Another wave of recreationists have hit southeastern Utah, swishing and gliding down slopes of the LaSals with the abandon of first-comers to a winter wonderland.

The alpine range southeast of Moab this year lured not only the local cross-country set but also ski enthusiasts from the Wasatch Front, Telluride, Colo., and other states.More than 1,650 winter recreationists - attracted to sunnier climes and untrammeled slopes of the Manti-LaSal National Forest - ascended the slopes in record numbers since December, according to registration at the Geyser Pass trailhead.

With yet another six to eight weeks to go this season, the number of winter users in the LaSal mountains has already surpassed registration figures for 1989 and 1990 combined, said commercial outfitter Tom Shellenberger.
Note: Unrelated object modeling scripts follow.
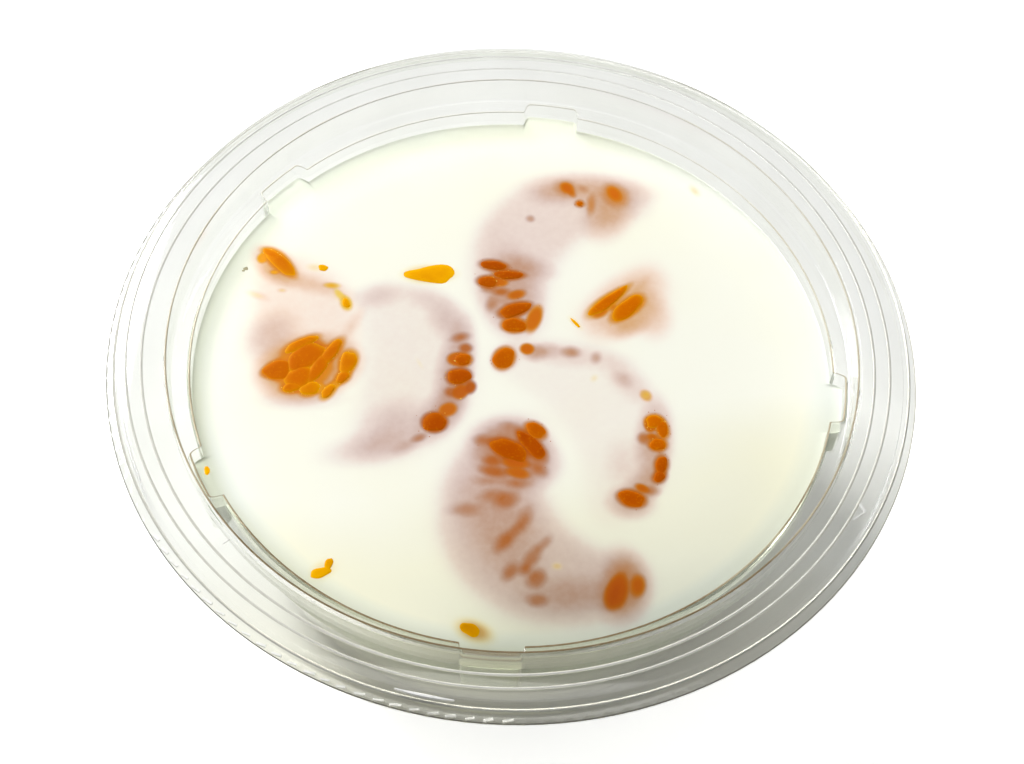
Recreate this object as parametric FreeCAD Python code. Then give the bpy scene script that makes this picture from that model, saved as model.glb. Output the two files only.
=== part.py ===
import FreeCAD, Part
import math
import os

# A clear plastic dessert cup, filled with white milk jelly that holds mandarin segments.
# Units are millimetres. The origin is the middle of the base, +Z is up and +Y is the back.

V = FreeCAD.Vector
UP = V(0, 0, 1)

# ---- Cup: overall sizes ----
cup_height = 44.0            # base to the top of the flange
neck_radius = 47.3           # inside of the upright band that the jelly's surface meets

# ---- Cup: widths, outwards from the neck ----
ledge_width = 2.6            # neck to the collar above it
flange_width = 7.5           # collar to the flange's outer corner
lip_width = 1.6              # flange's outer corner to the tips of the lip's teeth
side_taper = 7.3             # the base is this much smaller in radius than the neck

# ---- Cup: heights, measured down from the flange's top ----
skirt_drop = 2.6             # top of the lip
ledge_drop = 4.7             # the ledge that a stacked cup rests on
flute_drop = 13.0            # flat foot of the stacking flutes

# ---- Cup: walls and roundings ----
wall = 0.5
flange_thickness = 0.7
lip_thickness = 0.5
skirt_flare = 0.4            # the skirt's foot stands out this far past the flange
collar_flare = 0.2           # the collar is this much wider at the flange's top
mouth_round = 0.35
ledge_round = 0.45
flange_round = 0.6
band_round = 1.5
base_round = 5.0

# ---- Cup: teeth round the lip ----
tooth_count = 150
tooth_depth = 0.22

# ---- Cup: stacking flutes in the band below the ledge ----
flute_angles = [84.8, 141.3, 208.9, 269.0, 353.5]     # degrees from +X, unevenly spaced
flute_mouth_width = 8.6
flute_back_width = 6.4
flute_depth = 1.8
flute_round = 0.7

# ---- Jelly ----
jelly_drop = 8.1             # surface, below the flange's top

# ---- Mandarin segments: sizes shared by all ----
wedge_angle = 20.0           # between a segment's two flat sides
inner_thickness = 4.0        # across the thin inner edge
segment_round = 1.7
segment_proud = 0.12         # the highest part stands this far out of the jelly

# ---- Mandarin segments: each one's outline and how it lies ----
# centre: of its outer arc; heading: from there to the middle of its back, degrees;
# back_radius: outer arc; tip_angle: from the heading to a tip; tip_radius: rounding of a tip;
# width: inner edge to back; high: point where it comes out of the jelly;
# dip_heading, dip: direction and angle in which its top sinks from there.
# They are laid out for a neck of layout_radius, and their plan grows and shrinks with the neck.
layout_radius = 47.3
segments = [
    dict(name="mandarin_segment_1", centre=(11.0, 19.5), heading=146, back_radius=18.2, tip_angle=80,
         tip_radius=3.6, width=13.5, high=(-1.0, 12.0), dip_heading=69, dip=2.0),
    dict(name="mandarin_segment_2", centre=(14.6, 14.9), heading=315, back_radius=9.5, tip_angle=62,
         tip_radius=3.2, width=9.5, high=(13.5, 13.0), dip_heading=320, dip=3.5),
    dict(name="mandarin_segment_3", centre=(-37.5, 4.5), heading=10, back_radius=14.0, tip_angle=72,
         tip_radius=4.5, width=15.2, high=(-31.0, -2.0), dip_heading=110, dip=2.2),
    dict(name="mandarin_segment_4", centre=(-21.3, -2.7), heading=0, back_radius=16.0, tip_angle=80,
         tip_radius=3.8, width=16.5, high=(-7.5, -3.0), dip_heading=180, dip=3.0),
    dict(name="mandarin_segment_5", centre=(6.6, -12.4), heading=31, back_radius=17.0, tip_angle=83,
         tip_radius=3.0, width=14.5, high=(21.5, -14.0), dip_heading=155, dip=2.2),
    dict(name="mandarin_segment_6", centre=(8.0, -25.0), heading=213, back_radius=17.3, tip_angle=92,
         tip_radius=4.0, width=15.5, high=(1.0, -15.0), dip_heading=280, dip=1.8),
]

# ---- Radii and heights that follow from the sizes above ----
mouth_radius = neck_radius + ledge_width
flange_radius = mouth_radius + flange_width
skirt_radius = flange_radius + skirt_flare
lip_radius = flange_radius + lip_width
base_radius = neck_radius - side_taper
flute_radius = neck_radius + flute_depth
lip_z = cup_height - skirt_drop
ledge_z = cup_height - ledge_drop
flute_foot_z = cup_height - flute_drop
band_z = flute_foot_z - wall
jelly_z = cup_height - jelly_drop
layout_scale = neck_radius / layout_radius


def polar(radius, degrees):
    """A point in the XY plane, from its radius and angle."""
    return V(radius * math.cos(math.radians(degrees)), radius * math.sin(math.radians(degrees)), 0)


def rounded_wire(corners):
    """A closed wire of lines and arcs through (point, rounding radius) corners in one plane."""
    starts = []
    ends = []
    arcs = []
    count = len(corners)
    for i in range(count):
        point, radius = corners[i]
        back = (corners[i - 1][0] - point).normalize()
        ahead = (corners[(i + 1) % count][0] - point).normalize()
        half = back.getAngle(ahead) / 2
        reach = radius / math.tan(half) if radius else 0
        starts.append(point + back * reach)
        ends.append(point + ahead * reach)
        if radius:
            middle = point + (back + ahead).normalize() * (radius / math.sin(half) - radius)
            arcs.append(Part.Arc(starts[i], middle, ends[i]).toShape())
        else:
            arcs.append(None)
    edges = []
    for i in range(count):
        if arcs[i]:
            edges.append(arcs[i])
        following = starts[(i + 1) % count]
        if (following - ends[i]).Length > 1e-6:
            edges.append(Part.LineSegment(ends[i], following).toShape())
    return Part.Wire(edges)


def turned(section):
    """A solid of revolution from (radius, height, rounding) corners."""
    wire = rounded_wire([(V(radius, 0, height), rounding) for radius, height, rounding in section])
    return Part.Face(wire).revolve(V(0, 0, 0), UP, 360)


def at_angle(shape, degrees):
    """The shape, turned about the cup's axis."""
    copy = shape.copy()
    copy.rotate(V(0, 0, 0), UP, degrees)
    return copy


# ---- Cup ----

def flute_outline(grow):
    """The flute's plan at +X, from inside the cup to its back, made larger all round by grow."""
    slope = (flute_mouth_width - flute_back_width) / 2 / flute_depth
    back = flute_radius + grow
    inside = neck_radius - flute_depth
    half_back = flute_back_width / 2 + grow * (math.hypot(1, slope) - slope)
    half_inside = half_back + slope * (back - inside)
    corners = [
        (V(inside, -half_inside, 0), 0),
        (V(back, -half_back, 0), flute_round + grow),
        (V(back, half_back, 0), flute_round + grow),
        (V(inside, half_inside, 0), 0),
    ]
    return Part.Face(rounded_wire(corners))


def flute_pocket(top):
    """The hollow of one flute, up to a height."""
    pocket = flute_outline(0).extrude(V(0, 0, top - flute_foot_z))
    pocket.translate(V(0, 0, flute_foot_z))
    return pocket


def flute_skin():
    """The wall round one flute, which ends half way into the band's wall and the ledge."""
    foot = flute_foot_z - wall
    block = flute_outline(wall).extrude(V(0, 0, ledge_z - wall / 2 - foot))
    block.translate(V(0, 0, foot))
    core = Part.makeCylinder(neck_radius + wall / 2, cup_height)
    return block.cut(core)


def cup_shell():
    """The turned shell: base, side, band, ledge, collar, flange and skirt."""
    under_flange = cup_height - flange_thickness
    skirt_end = lip_z - lip_thickness / 2
    section = [
        (0, wall, 0),
        (base_radius - wall, wall, base_round - wall),
        (neck_radius, band_z, band_round),
        (neck_radius, ledge_z, ledge_round),
        (mouth_radius, ledge_z, ledge_round),
        (mouth_radius + collar_flare, cup_height, mouth_round),
        (flange_radius, cup_height, flange_round),
        (skirt_radius, skirt_end, 0),
        (skirt_radius - flange_thickness, skirt_end, 0),
        (flange_radius - flange_thickness, under_flange, 0),
        (mouth_radius + collar_flare + wall, under_flange, 0),
        (mouth_radius + wall, ledge_z - wall, 0),
        (neck_radius + wall, ledge_z - wall, 0),
        (neck_radius + wall, band_z, band_round),
        (base_radius, 0, base_round),
        (0, 0, 0),
    ]
    return turned(section)


def toothed_lip():
    """The flat lip at the skirt's foot, with shallow scallops cut round its edge."""
    pitch = 360 / tooth_count
    edges = []
    for i in range(tooth_count):
        angle = i * pitch
        tip = polar(lip_radius, angle)
        valley = polar(lip_radius - tooth_depth, angle + pitch / 2)
        following = polar(lip_radius, angle + pitch)
        edges.append(Part.Arc(tip, valley, following).toShape())
    disc = Part.Face(Part.Wire(edges)).extrude(V(0, 0, lip_thickness))
    hole = Part.makeCylinder(skirt_radius - flange_thickness / 2, lip_thickness)
    lip = disc.cut(hole)
    lip.translate(V(0, 0, lip_z - lip_thickness))
    return lip


def make_cup():
    cup = cup_shell().fuse([at_angle(flute_skin(), angle) for angle in flute_angles] + [toothed_lip()])
    pocket = flute_pocket(ledge_z + wall)
    return cup.cut([at_angle(pocket, angle) for angle in flute_angles])


# ---- Mandarin segments ----

def segment_outline(part):
    """A bean shape in plan: a round back, two tips and a hollow inner edge, all tangent."""
    tip = part["tip_radius"] * layout_scale
    back = part["back_radius"] * layout_scale
    inner_x = back - part["width"] * layout_scale
    cosine = math.cos(math.radians(part["tip_angle"]))
    sine = math.sin(math.radians(part["tip_angle"]))
    tip_x = (back - tip) * cosine
    tip_y = (back - tip) * sine
    # The inner edge is an arc about a point on the X axis, and touches both tips.
    reach = inner_x + tip
    hollow_x = (reach ** 2 - tip_x ** 2 - tip_y ** 2) / (2 * (reach - tip_x))
    edges = [Part.Arc(V(back * cosine, -back * sine, 0), V(back, 0, 0), V(back * cosine, back * sine, 0))]
    ends = []
    for side in (1, -1):
        middle = V(tip_x, side * tip_y, 0)
        outer = V(back * cosine, side * back * sine, 0)
        beyond = middle + V(-sine, side * cosine, 0) * tip
        inner = middle + (V(hollow_x, 0, 0) - middle).normalize() * tip
        edges.append(Part.Arc(outer, beyond, inner))
        ends.append(inner)
    edges.append(Part.Arc(ends[0], V(inner_x, 0, 0), ends[1]))
    return Part.Wire(Part.__sortEdges__([edge.toShape() for edge in edges]))


def make_segment(part):
    """A wedge turned from its flat upper side about the fruit's core, with rounded edges."""
    outline = segment_outline(part)
    core_gap = inner_thickness / 2 / math.sin(math.radians(wedge_angle / 2))
    core_x = outline.BoundBox.XMin - core_gap
    solid = Part.Face(outline).revolve(V(core_x, 0, 0), V(0, 1, 0), wedge_angle)
    flat_sides = [face for face in solid.Faces if isinstance(face.Surface, Part.Plane)]
    rims = [edge for face in flat_sides for edge in face.Edges]
    solid = solid.makeFillet(min(segment_round, 0.45 * inner_thickness), rims)

    high_z = jelly_z + segment_proud
    centre = V(*part["centre"], 0) * layout_scale
    high = V(*part["high"], 0) * layout_scale
    solid.rotate(V(0, 0, 0), UP, part["heading"])
    solid.translate(centre + V(0, 0, high_z))
    solid.rotate(high + V(0, 0, high_z), polar(1, part["dip_heading"] + 90), part["dip"])
    return solid


# ---- Jelly ----

def make_jelly(segment_solids):
    """Fills the cup and its flutes up to the surface, all round the segments."""
    section = [
        (0, wall, 0),
        (base_radius - wall, wall, base_round - wall),
        (neck_radius, band_z, band_round),
        (neck_radius, jelly_z, 0),
        (0, jelly_z, 0),
    ]
    pocket = flute_pocket(jelly_z)
    jelly = turned(section).fuse([at_angle(pocket, angle) for angle in flute_angles])
    return jelly.removeSplitter().cut(segment_solids)


def export(name, shape):
    """Writes one solid and prints what it measures."""
    box = shape.BoundBox
    print(f"{name}: {len(shape.Solids)} solid, valid {shape.isValid()}, {shape.Volume / 1000:.2f} cm3,",
          f"{box.XLength:.1f} x {box.YLength:.1f} x {box.ZLength:.1f} mm, {len(shape.Faces)} faces")
    shape.Solids[0].exportStep(f"parts/{name}.step")


os.makedirs("parts", exist_ok=True)
segment_solids = [make_segment(part) for part in segments]
export("cup", make_cup())
export("milk_jelly", make_jelly(segment_solids))
for part, solid in zip(segments, segment_solids):
    export(part["name"], solid)
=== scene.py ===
import math
import random
from collections import namedtuple

import bpy
import numpy as np
from mathutils import Matrix, Vector
from mathutils.bvhtree import BVHTree
from mathutils.geometry import delaunay_2d_cdt


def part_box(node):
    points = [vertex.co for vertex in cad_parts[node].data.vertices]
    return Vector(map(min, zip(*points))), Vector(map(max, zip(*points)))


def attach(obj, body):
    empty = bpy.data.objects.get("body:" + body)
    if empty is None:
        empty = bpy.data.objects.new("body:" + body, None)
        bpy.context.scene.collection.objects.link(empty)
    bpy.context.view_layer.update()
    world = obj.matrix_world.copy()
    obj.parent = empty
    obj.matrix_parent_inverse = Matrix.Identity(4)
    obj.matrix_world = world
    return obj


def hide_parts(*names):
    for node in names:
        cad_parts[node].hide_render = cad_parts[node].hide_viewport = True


# A clear dessert cup of milk jelly with mandarin segments just under its surface.
# Numbers are millimetres, and every mesh is scaled to metres when it is made.

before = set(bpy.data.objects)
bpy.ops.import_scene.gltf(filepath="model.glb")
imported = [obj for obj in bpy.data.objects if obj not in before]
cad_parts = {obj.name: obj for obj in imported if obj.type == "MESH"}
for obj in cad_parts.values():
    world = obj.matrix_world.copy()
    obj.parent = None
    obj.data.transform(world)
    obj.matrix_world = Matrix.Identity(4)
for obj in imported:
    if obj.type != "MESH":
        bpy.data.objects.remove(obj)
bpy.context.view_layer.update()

MM = 0.001

# ---- Sizes from the frame ----
cup_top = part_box("cup")[1] / MM
cup_height = cup_top.z
lip_radius = cup_top.x
jelly_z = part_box("milk_jelly")[1].z / MM

# ---- Cup: the driving sizes, as in the part's source ----
lip_width = 1.6
flange_width = 7.5
ledge_width = 2.6
side_taper = 7.3
skirt_drop = 2.6             # this and the next two are measured down from the flange's top
ledge_drop = 4.7
flute_drop = 13.0
wall = 0.5
flange_thickness = 0.7
lip_thickness = 0.5
skirt_flare = 0.4            # the skirt's foot stands out this far past the flange
collar_flare = 0.2           # the collar is this much wider at the flange's top
band_round = 1.5
ledge_round = 0.45
flange_round = 0.6
base_round = 4.5             # on the inside; the outside's is larger by the wall
edge_rounds = (0.2, 0.22)    # of the neck's and the mouth's brown edges
tooth_count = 150
tooth_depth = 0.03           # how far the scallops between teeth cut into the lip's edge
knurl_depth = 0.14           # and how far they sink the edge of its top
flute_angles = [84.8, 141.3, 208.9, 269.0, 353.5]
flute_depth = 1.8
flute_half_mouth = 4.35
flute_half_back = 3.3
flute_draft = 0.1            # the flute's foot slopes by this much, up and down
floor_middle = 20.0          # the cup's floor is flat inside this radius

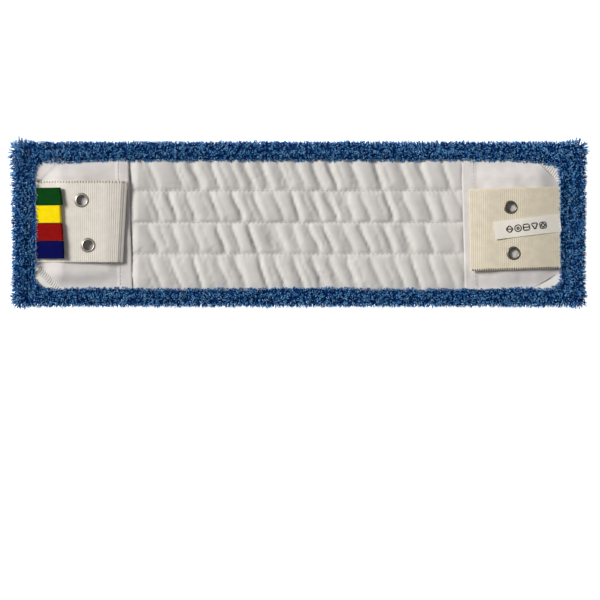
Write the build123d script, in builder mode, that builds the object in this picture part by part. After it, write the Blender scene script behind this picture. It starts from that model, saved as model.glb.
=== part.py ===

"That figure is skiers, snowmobilers, tubers. But I'd say probably 80 percent of those are skiers, and we're seeing a bigger proportion of skiers up there coming from out of the area - skiers from Vermont and Massachusetts are spending days up there skiing, because it's such a unique area," Shellenberger said.

"It's really a back-country skier's mecca because there's so much terrain and open slopes," he said.

Co-owner of LaSal Adventures Inc., Shellenberger has been the sole permittee for commercial guide services in the Gold Basin and Geyser Pass areas for two years. So far this year, four other outfitting companies have applied to the U.S. Forest Service to work the slopes in the 1991-92 season.

Pat Spahr, forester with the Moab Ranger District, said applicants for winter use permits include a helicopter skiing operation out of Telluride, which has been airlifting skiers to peaks of the San Juan Mountains in southwestern Colorado for a number of years.

"It fits right in with our recreation initiative, a nationwide initiative to emphasize recreation more, on more of an equal par with the commodity types of uses," Spahr said.

"The whole idea of what we're doing is kind of a back-country ski area. It's the theme of what we're working on here."

Spahr said most applicants arecompanies new to Moab. One has been filed by a group out of Salt Lake who bought private property in the LaSals with plans to develop a cross-country ski resort area with cabins, he said.

That type of development, and the enthusiastic response of skiers this season portends the kind of growth in the winter recreation industry that community leaders envisioned in planning the first Winter Festival Snowmobile Rendezvous in 1988.

"I see it doing nothing but expanding," Shellenberger said.

David Bierschied, who organized the winter festival three years ago, said about 30 snowmobilers participated, along with some skiers. The following year, only skiers turned up. No festival was planned for last year or this year.

"I think it needed to go commercial," Bierschied said.

Shellenberger says back-country skiing has a big future all over the country, because once a person has bought their equipment, the sport is free, "and it's a lot of fun."

Spahr said the Forest Service anticipated increased winter recreation in the mountains as a spinoff of mountain-biking and two years ago established an avalanche and weather forecasting station in the LaSals.

For the winter festival, the county began plowing the road 12 miles to the Geyser Pass turnoff, and has kept it up. LaSal Adventures has been grooming the remaining five miles to the trailhead, with funds from the Forest Service.

The private sector also established the cross-country trails and telemark runs, and LaSal Adventures purchased materials for six trail signs and a register box.

"Some of the things we've done so far . . . I think we're staying ahead of it, but it is taking off," Spahr said.

Spahr said there is some agreement with Shellenberger that commercial permits for cross-country ski groups should be limited to a single outfitter in the Gold Basin-Geyser Pass area.